When the Soviet Union forced an alliance with Syria in the late 1960s, some Syrian Circassians came back to the Caucausus to visit or study.

But genuine repatriation became possible only after the 1991 Soviet collapse because the Kremlin softened strict Soviet-era rules on obtaining Russian citizenship.

Some 1,500 Circassians have returned to the Caucasus since then, according to Circassian community leaders in Russia. In 1998, the Kremlin facilitated the repatriation of some 200 Circassians from Kosovo after they were attacked by ethnic Albanians.

The region they have come back to is afflicted by violence, too. The Caucasus republics are plagued by an Islamic insurgency that spread from Chechnya’s separatist wars.

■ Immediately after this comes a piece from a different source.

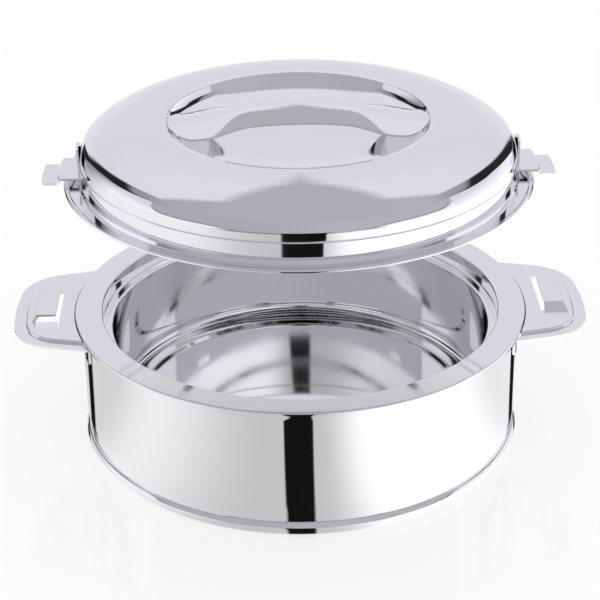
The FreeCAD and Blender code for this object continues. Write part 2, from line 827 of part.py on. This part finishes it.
os.makedirs("parts", exist_ok=True)
for node in nodes:
    node.Shape.exportStep(f"parts/{node.Label}.step")
    print(f"{node.Label:16} solids {len(node.Shape.Solids)}  volume {node.Shape.Volume / 1000:8.2f} cm3")
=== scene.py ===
# %% [markdown]
# # Insulated chapati casserole
# A flatbread keeper pressed from polished steel sheet: a double-walled bowl with two pressed side
# handles, and a domed lid with a strap handle, held above the bowl.  This notebook dresses the packed
# solids: it spins fresh, finely divided sheets for everything that is round, softens copies of the
# pressed pieces, and sets a bright studio round them, because polished steel is made of what it
# reflects.

# %% Load the frame
import math

import bmesh
import bpy
from mathutils import Matrix, Vector


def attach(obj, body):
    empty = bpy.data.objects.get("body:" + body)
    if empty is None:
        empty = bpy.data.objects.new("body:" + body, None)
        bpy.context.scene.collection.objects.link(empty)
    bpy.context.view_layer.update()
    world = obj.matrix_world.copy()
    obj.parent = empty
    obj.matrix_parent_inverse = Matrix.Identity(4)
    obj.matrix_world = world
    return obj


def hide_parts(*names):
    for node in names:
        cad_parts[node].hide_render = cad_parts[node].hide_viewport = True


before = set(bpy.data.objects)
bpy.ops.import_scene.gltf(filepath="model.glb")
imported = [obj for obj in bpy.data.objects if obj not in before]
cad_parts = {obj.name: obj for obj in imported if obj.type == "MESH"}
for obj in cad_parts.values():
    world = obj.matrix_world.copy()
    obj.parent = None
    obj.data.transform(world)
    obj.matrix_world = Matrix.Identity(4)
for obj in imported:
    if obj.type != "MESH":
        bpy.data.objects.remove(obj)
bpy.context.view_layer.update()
MM = 0.001
deg = math.radians
RIM_HEIGHT = 76.0
LID_RAISE = 77.5
LID_PLANE = RIM_HEIGHT + LID_RAISE

# %% [markdown]
# ## The camera
# The bowl is seen from the front and well above, with a long lens from about a metre, so that its
# ellipses stay calm.  The camera goes first, because reflections are judged from where it stands.

# %% Camera
LENS_MM = 107.4
CAMERA_DISTANCE = 1.0
CAMERA_AZIMUTH = deg(-1.5)
CAMERA_ELEVATION = deg(26.8)
CAMERA_ROLL = deg(-0.57)
CLIP_NEAR, CLIP_FAR = 0.05, 50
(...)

A brazen 2005 raid of Islamists on Nalchik left 130 people dead, and Kabardino-Balkariya still experiences occasional small clashes.

Despite the violence, Circassians say they feel comfortable in their ancestral homeland.

Hamzeh Labeeb, a native of the Syrian city of Homs, came to Nalchik in 2002 to study at a local university — and decided to stay.

“They’ve always treated me like their own,” said the bespectacled 29-year-old computer engineer.

Meanwhile, locals think that their arrival benefits Russia.

“They possess cultural values we lost in the Communist era,” said Vladimir Kaskulov, general director of the hotel chain in Nalchik that hosted more than 150 Syrians free of charge.